January 2018
Chiron, Wounded Healer by Dr Elizabeth McCardell, M.Couns., PhD
Once upon a mythic
time, a long time ago, a little immortal centaur with a horse’s head and a male
human body was born. His mother was the nymph Philyra
and his father Kronos (the half brother of Zeus). His mother took one look at
the infant and rejected him. This little boy, named Chiron, was taken and cared
for and educated by Apollo and Artemis and he grew up wise and with psychic
vision. When he was much older, he was wounded by an arrow dipped in the poison
of a hydra fired by Herakles. This wound would not heal and gave him tremendous
and inescapable pain. With such came deep compassion for others and healing
powers, as well as an exquisite capacity to teach. His pain was so excruciating
that Zeus took away his immortality and made him a star in the constellation
Sagittarius or Centaurus.
Chiron is known as the wounded healer. I
write of him because he experienced rejection and injury and yet became is a
fine model for healers. Many of us in the healing professions know full well
that our own experience of pain gives us the ability to sit, in focused
awareness, with the troubles of others and begin a collaborative process of
healing.
We are relational
beings that contribute to how we negotiate the greater world and understand
ourselves. How we do this
originates in our very first relationships and continues throughout life. What
was writ in early childhood, though, does not make us who we are now, unless
all we have known is the same kind of thing. Depending on the other later
experiences and whether those undo the damage of early infant rejection (as
with Chiron), we can generally move on and find some happiness elsewhere. Sometimes however, the old relational patterns
are replicated over and over and psychotherapy then becomes a very useful tool
in breaking this iterative pattern.
It shouldn’t be
thought that iterative patterns of internalized belief systems are all
negative. In fact, the person with such patterns have learned capacities for
dealing with issues that show rather amazing strengths, albeit often out of
proportion to the situations at hand. The human organism knows its
vulnerabilities and seeks to protect them. It’s when such protective mechanisms
prevent interactions that are nourishing. All of us have unspoken self-protective strategies that guide our experience within
relationships, so therapy isn’t about destroying those strategies, but
loosening our dependence on them as well as introducing new strategies that
free up our life experiences in healthier ways.
Patterns of
relationships evolve from the primary relationship of infant and primary care
giver, as noted above. These are called attachment styles.
The secure bond
between caregiver and child is emotionally charged: there is eye contact,
touching, proximal seeking, vocalizations (and later linguistic exchange), etc
along with an increasing courage and capacity for the child to explore their
environment. So emotional closeness is paradoxically associated with a growing
independence and capacity for curiosity, exploring, experimenting, testing other
interests and developing self reliance and independence.
How a person relates
is intergenerational, unless some intervention has occurred. Lack of emotional
closeness tends to be passed on from generation to generation. It is
significant fact that many of my patients come because of lack of a secure
sense they experienced in their family of origin. A quick exploration usually
shows that this experience was shared down the generations. The wars also
contributed to lack of any sense of safety.

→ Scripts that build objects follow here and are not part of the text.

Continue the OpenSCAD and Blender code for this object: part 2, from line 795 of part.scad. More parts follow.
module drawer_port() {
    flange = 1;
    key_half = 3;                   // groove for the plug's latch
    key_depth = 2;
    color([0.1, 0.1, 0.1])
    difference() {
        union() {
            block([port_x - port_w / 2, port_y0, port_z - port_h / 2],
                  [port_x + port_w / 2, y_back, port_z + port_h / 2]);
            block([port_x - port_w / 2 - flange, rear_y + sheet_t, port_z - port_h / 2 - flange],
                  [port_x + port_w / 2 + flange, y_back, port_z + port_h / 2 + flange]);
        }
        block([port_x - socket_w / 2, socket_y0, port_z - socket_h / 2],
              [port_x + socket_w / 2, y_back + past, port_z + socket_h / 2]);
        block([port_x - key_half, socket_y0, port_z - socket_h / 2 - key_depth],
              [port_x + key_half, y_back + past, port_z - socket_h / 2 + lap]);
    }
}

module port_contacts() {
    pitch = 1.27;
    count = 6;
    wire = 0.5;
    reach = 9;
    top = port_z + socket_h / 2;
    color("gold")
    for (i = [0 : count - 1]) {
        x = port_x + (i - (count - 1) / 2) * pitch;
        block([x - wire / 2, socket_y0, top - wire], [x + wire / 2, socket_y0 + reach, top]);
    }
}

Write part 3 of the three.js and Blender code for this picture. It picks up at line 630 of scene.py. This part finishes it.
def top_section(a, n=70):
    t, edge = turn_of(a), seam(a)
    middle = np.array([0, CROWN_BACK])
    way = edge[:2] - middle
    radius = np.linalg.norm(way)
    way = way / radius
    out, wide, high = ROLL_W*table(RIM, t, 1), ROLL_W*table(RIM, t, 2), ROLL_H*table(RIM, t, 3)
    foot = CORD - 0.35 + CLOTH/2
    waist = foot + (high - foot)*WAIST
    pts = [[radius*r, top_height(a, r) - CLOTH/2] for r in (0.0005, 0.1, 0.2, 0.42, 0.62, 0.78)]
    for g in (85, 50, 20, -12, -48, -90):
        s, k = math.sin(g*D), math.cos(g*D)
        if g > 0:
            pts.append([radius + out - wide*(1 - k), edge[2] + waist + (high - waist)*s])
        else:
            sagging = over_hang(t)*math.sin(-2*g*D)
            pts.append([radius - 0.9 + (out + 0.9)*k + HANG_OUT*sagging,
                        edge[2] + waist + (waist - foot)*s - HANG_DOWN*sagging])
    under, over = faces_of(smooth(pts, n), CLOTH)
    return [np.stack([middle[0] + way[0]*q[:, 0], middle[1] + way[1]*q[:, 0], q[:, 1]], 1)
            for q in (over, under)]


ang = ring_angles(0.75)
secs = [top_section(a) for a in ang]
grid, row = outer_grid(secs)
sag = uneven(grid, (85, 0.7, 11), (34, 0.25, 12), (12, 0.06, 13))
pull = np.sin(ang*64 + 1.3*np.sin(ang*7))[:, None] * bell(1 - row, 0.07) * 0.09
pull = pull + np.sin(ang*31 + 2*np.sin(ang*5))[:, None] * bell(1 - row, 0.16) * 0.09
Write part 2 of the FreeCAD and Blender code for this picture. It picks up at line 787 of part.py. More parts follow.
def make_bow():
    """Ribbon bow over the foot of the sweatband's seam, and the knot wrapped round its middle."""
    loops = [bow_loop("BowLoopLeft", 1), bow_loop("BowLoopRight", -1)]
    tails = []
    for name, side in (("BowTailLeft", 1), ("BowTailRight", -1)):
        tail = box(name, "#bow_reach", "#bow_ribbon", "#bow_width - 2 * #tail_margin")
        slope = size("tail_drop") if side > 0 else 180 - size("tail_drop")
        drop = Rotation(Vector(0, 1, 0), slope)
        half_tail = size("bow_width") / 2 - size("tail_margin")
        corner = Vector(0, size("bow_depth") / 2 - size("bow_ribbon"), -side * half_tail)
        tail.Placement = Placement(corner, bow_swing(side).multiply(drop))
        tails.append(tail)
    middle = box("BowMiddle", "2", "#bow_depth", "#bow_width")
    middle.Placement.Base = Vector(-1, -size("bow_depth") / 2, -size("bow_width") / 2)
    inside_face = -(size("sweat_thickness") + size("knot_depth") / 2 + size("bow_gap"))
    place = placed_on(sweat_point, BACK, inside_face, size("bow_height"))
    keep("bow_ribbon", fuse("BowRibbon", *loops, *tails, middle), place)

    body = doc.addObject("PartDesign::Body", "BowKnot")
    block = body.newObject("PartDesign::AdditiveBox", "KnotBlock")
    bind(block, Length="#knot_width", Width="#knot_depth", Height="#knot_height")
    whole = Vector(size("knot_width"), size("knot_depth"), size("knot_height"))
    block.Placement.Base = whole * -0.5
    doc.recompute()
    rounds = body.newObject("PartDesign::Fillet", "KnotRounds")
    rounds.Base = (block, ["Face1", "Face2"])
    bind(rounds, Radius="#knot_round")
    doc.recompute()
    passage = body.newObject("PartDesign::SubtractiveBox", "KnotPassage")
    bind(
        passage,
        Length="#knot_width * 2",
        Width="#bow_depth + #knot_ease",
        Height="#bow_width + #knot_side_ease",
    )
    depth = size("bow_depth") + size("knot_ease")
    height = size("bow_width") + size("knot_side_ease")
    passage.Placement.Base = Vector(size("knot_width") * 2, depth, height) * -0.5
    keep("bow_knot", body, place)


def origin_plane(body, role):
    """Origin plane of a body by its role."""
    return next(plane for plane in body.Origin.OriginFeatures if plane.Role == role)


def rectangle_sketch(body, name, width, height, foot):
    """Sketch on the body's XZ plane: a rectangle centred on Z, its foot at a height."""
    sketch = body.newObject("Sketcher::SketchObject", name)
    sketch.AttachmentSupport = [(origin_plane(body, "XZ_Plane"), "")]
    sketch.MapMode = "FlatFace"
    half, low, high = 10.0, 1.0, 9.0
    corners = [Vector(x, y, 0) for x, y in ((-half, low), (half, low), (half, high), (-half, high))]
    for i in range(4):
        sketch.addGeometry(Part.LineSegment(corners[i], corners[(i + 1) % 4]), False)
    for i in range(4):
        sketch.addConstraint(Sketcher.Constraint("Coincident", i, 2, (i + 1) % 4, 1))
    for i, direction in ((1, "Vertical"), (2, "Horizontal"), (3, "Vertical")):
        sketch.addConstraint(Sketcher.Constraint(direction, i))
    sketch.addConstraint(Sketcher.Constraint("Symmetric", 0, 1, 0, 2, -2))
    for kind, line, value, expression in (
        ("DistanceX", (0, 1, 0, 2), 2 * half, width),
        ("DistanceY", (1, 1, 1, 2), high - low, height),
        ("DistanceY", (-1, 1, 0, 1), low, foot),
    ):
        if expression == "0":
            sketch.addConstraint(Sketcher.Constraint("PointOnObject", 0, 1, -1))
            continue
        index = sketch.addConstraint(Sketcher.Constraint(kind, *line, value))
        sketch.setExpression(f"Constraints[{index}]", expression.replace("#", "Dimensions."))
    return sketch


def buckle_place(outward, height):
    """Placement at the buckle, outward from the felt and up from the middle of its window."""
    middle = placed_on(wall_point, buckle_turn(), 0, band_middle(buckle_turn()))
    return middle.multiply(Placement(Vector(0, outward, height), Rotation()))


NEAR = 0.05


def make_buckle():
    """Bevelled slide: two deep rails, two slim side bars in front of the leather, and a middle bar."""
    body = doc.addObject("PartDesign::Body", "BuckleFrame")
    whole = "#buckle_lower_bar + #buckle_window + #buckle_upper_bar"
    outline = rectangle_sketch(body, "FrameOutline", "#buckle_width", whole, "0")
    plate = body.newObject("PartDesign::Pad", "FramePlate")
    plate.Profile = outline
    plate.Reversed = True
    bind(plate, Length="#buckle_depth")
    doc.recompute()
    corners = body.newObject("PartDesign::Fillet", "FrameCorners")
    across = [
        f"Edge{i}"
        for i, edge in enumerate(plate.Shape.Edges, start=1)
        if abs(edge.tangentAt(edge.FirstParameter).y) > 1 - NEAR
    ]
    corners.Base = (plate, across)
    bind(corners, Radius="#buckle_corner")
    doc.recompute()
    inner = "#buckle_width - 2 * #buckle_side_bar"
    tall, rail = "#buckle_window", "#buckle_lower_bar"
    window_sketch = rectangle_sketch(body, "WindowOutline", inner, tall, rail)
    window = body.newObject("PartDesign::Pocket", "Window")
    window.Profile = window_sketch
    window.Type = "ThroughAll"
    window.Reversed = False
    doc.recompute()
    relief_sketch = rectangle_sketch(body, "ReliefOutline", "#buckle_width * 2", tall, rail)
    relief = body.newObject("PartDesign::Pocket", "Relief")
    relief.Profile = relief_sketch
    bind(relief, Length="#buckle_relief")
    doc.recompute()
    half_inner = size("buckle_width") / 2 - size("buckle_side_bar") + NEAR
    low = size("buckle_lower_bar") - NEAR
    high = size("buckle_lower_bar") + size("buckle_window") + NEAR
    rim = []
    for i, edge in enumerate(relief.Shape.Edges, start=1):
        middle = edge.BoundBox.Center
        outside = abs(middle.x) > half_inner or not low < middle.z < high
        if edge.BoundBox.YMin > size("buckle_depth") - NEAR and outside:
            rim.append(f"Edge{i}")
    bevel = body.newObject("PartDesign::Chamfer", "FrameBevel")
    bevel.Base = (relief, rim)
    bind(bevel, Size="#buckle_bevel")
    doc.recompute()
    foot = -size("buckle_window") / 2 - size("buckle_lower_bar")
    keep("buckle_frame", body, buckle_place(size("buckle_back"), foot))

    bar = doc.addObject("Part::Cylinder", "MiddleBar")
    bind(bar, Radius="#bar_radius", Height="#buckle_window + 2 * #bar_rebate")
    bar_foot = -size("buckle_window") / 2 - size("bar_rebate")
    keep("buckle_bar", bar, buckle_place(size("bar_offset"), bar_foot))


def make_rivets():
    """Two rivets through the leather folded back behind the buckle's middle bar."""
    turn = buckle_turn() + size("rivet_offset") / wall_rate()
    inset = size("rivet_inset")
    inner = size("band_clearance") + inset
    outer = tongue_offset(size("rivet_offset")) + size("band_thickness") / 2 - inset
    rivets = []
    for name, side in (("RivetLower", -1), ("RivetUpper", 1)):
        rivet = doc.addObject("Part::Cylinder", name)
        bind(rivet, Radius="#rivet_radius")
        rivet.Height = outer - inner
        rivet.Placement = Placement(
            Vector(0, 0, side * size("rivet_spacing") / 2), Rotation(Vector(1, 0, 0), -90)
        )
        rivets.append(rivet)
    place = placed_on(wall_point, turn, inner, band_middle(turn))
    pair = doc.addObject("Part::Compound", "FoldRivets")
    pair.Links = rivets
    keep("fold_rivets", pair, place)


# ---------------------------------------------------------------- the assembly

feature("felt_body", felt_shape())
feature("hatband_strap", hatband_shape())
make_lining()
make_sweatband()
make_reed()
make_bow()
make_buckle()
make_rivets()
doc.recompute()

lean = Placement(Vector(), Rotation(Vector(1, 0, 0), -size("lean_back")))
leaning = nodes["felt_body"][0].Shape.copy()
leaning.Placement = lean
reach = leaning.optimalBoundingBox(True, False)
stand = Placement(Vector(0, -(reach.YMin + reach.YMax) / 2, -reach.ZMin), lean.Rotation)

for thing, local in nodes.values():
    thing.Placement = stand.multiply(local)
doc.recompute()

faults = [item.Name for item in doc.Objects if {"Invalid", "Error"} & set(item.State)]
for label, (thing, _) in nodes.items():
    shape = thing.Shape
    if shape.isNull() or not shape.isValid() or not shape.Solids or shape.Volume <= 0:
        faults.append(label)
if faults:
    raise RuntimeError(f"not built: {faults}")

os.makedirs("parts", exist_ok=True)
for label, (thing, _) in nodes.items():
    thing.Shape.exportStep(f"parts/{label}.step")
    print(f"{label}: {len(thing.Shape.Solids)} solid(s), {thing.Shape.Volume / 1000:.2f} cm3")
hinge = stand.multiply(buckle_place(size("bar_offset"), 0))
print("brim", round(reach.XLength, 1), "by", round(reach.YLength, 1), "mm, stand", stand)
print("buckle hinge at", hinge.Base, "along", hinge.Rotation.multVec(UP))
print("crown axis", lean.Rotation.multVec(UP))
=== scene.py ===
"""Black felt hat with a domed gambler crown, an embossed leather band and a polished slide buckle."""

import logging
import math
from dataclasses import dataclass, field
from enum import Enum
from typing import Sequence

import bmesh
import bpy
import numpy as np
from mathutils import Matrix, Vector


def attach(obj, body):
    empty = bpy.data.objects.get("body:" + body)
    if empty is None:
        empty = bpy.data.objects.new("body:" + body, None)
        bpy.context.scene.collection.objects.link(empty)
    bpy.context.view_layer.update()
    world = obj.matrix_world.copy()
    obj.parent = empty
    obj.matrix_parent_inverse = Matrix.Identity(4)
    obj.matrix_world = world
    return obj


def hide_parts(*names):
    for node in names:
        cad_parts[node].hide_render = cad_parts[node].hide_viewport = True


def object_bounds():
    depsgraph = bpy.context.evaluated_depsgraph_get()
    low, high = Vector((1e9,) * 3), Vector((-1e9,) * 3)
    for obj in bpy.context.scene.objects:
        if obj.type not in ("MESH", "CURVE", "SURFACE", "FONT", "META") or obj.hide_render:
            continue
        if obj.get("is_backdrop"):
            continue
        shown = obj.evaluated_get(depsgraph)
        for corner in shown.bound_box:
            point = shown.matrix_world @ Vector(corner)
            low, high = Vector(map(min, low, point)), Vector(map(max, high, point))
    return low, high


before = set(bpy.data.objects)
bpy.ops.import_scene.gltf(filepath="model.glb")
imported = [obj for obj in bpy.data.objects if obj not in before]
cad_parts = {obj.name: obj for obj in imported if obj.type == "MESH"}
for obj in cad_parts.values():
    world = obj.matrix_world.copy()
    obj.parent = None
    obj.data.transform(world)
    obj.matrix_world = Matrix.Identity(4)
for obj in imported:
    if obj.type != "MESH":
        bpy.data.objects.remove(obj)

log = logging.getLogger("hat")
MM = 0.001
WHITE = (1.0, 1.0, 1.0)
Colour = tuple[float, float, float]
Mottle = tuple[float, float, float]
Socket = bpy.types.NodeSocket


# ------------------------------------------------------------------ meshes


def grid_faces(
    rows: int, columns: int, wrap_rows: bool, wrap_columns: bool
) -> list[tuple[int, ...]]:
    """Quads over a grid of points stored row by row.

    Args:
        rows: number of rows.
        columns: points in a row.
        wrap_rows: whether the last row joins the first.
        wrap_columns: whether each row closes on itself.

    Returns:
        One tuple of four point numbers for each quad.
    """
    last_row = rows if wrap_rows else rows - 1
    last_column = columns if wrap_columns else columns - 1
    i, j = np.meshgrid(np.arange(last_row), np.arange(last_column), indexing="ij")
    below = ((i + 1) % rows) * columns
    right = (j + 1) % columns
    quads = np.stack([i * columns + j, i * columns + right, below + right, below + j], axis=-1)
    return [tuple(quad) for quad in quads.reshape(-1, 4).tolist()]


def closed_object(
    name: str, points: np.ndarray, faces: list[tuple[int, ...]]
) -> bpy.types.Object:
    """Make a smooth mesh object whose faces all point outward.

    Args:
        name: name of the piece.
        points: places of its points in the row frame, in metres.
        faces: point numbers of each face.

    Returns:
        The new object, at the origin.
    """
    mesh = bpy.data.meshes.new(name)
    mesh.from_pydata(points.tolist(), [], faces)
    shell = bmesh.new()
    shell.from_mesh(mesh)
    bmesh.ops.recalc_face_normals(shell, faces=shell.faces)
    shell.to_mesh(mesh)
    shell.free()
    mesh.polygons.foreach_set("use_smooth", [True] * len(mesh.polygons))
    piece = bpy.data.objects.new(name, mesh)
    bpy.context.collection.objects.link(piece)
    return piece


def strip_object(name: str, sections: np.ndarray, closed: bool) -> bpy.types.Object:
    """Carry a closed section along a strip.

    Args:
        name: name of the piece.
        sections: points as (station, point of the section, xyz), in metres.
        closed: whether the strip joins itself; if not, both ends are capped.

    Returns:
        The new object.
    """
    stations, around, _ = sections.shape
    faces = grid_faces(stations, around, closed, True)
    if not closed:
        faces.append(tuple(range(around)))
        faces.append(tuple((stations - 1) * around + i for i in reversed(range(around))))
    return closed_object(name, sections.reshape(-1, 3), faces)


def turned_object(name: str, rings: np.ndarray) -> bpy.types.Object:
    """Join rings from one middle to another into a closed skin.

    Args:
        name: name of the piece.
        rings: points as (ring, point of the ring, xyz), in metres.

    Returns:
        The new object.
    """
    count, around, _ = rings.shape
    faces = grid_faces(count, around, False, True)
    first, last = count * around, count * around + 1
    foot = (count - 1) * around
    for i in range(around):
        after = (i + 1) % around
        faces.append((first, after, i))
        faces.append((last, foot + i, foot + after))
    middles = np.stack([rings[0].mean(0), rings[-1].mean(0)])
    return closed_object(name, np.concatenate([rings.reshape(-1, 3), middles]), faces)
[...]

Attachment is a basic human process for a
close and intimate relationship between infants and their caregivers.
Without a secure base, where the primary caregiver is always anxious, the child tends to
develop problems with relating to other people, lack of confidence and
distrust. This is not writ in
stone and can be transformed and when transformed can become the tools for
budding healers and teachers, as the archetype of Chiron shows us. The work of
self awareness, however, is, I believe, necessary for the development of such
skills and thus I recommend psychotherapy for healers as well as those we heal.